Monitoring and Observability
It is bad enough to know about problems in your systems through your customers. Worst yet is to figure out that what you have been looking at as a measure of any metric is wrong.
I have been following e-commerces in Brazil out of curiosity on how they break. Having worked for a hosting provider and a couple of e-commerces I can say I know the general design of these systems, which is not that different from other kind of business except in volume.
Small incidents on e-commerces directly hurt sales, marketing strategies and customers. In the last years we have been seeing a surge of traffic on what became the "Black Friday" — in quotes because it starts on Thursdays 9PM.
Leaving this industry for my current gig I found myself with some spare time to setup a monitoring system to alert me how fast the most important e-commerces would slow down and crash. Year after year it goes like this and I wanted to have my monitoring — as other colleagues have them. But before getting more into this, an architecture intermission.
Regardless of the company, most of the e-commerces run on a mix of legacy and new systems. The core of these systems is usually programmed around a RDBMS and makes heavy use of stored procedures for different reasons — from grouping products to manage inventory or select zip codes. Not getting into the why's and how's, these systems are hard to get rid of. They grow vertically, using expensive and powerful machines but they are limited to the maximum server size — and the way it was programmed.
Much is done to isolate them from the traffic surge, from message bus to APIs to database communication and replicas. Teams compete between themselves to bring new tech and to not become obsolete and so life goes on. The most fancy architecture would have active and passive datacenters, adding some WAN traffic to replicate data, introducing database to database communication — and using that to add new services. The database was the API.
With the advent of cloud computing some of these behemoths were migrated unsuccessfully as-is to virtual machines but many of them still in cages on datacenters, communicating through links to front end apps. Blaming the vendor became a game that no one took seriously anymore.
The cost of rewriting that would only sink years later after losing revenue and marketing investments due to outages and high latency. There is a 2009 post summarizing findings as "each 100ms of latency cost us 1% in sales" from Amazon.com and others.
Just monitoring in a sense of "is my app is up" or "Am I serving my page" does not cut in this complicated scenario. The sum of all internal monitoring is not saying as much as what the customer is seeing. Hence why I used the term Observability.

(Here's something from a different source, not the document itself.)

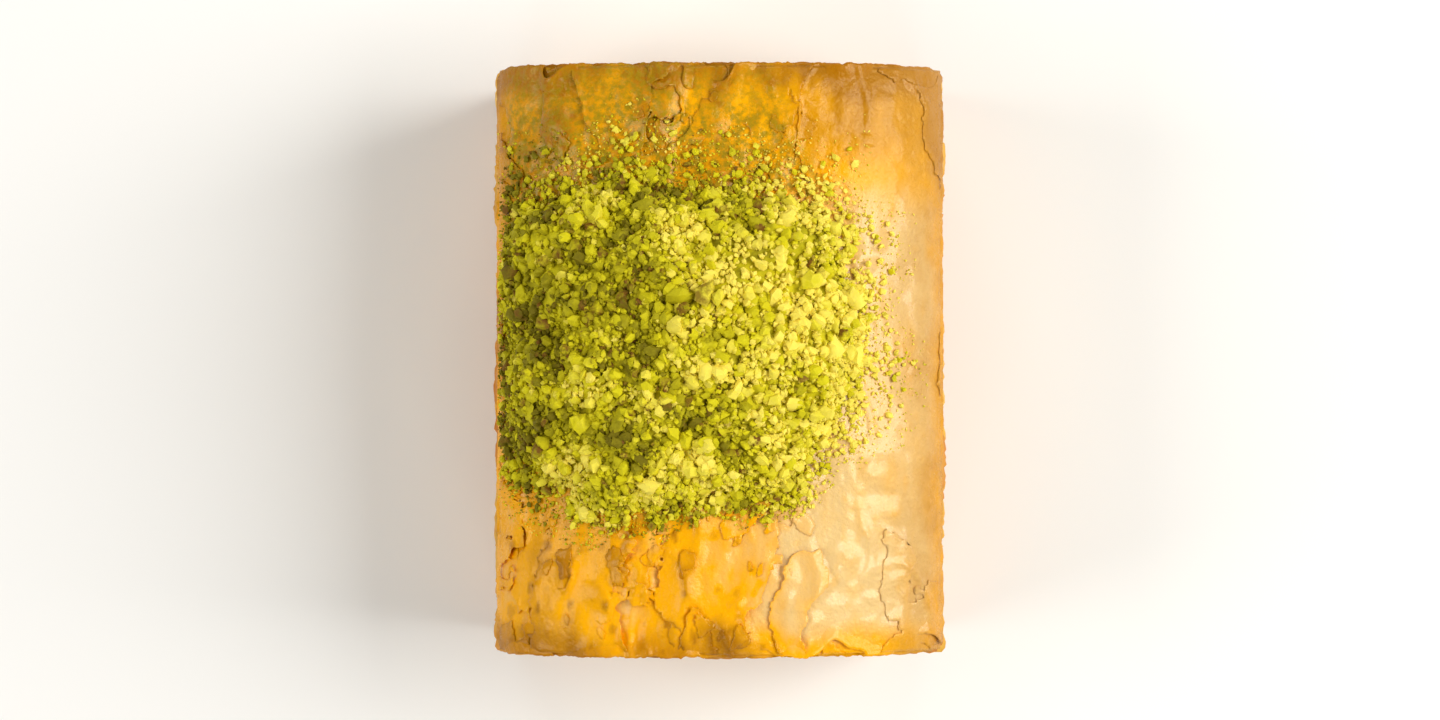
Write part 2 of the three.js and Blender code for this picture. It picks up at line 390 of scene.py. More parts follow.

Most of the requests coming from the internet will go the path of the green arrow. This is fast, distributed and cached. Inside the CDN block you have DNS, Loadbalancers, file servers and so on, all aggressively optimized to serve content as fast as possible.
The path of the blue arrow will be the way of stuff that changes often — but still content and at most it hits a loadbalancer and a server that might have this data cached or local.
Now the path of the red arrow is what interests us. From a mix of legacy, architecture, Conway's law and life itself some of the functions of your website will have to hit the database, best case scenario to read a couple of rows in a not so busy state, worst case scenario lock/table scan/execute stored procedures and get to the code that may contain the business rule of that sale step.
Based on that, I started monitoring the availability, pointing to domains and websites as we usually do — knowing that a given site can be down but appear up if you are only navigating. Right after that I selected some calls that had to hit such a deep layer in the system that would give me a sensible view on how the core system is behaving.
Actually one of the drivers for this monitoring came from load testing these systems. Once identifying these targets, you can introduce a background load to the system by calling them, and then proceed testing other parts of your system. It pays off to introduce a certain level of stress instead of trying to simply reproduce a surge of real users right away.
Aligning these charts across a couple of hours today I could see an extreme degradation of 3 e-commerces reflected on this probe but completely ignored by the regular monitoring (names are redacted).
Basically this check says that all sites are up and responding under 1s for most time. I put some marks around times I knew the site would have an outage — it would be impossible to calculate shipping or put a product in the cart. Both charts are using a log 10 scale to help smooth the peaks.
This is one of the functional checks. I won't disclose which functional checks are but suffice to say that these functions on the website got to query tables and hit functions to be able to get either product availability, shipping, customer data, login. Figure out the most heavy stored procedure on your system and the last minute hack to expose its functionality through ajax and you will start finding out good targets. Or look for "this has to be a complex query because of business rules" kind of database workload.
This is the same data on a linear scale for dramatic effect. Timings over 10 seconds means it is all offline. Other vendors had problems during the day — which if they are following through simple availability metrics or too complex and fragmented monitoring they wouldn't be able to see right away, either from masking or to take a long time to compute the impact. In this case, the impact is on revenue, which is a good metric to observe and follow overall.
I plan to follow this Black Friday again and hope that most if not all services stay up and healthy. And that the ops team behind them have a good time executing what they planned. If you have not planned much, I recommend reading AWS and Google's whitepaper on events and scaling up architecture and working your way up with some load testing.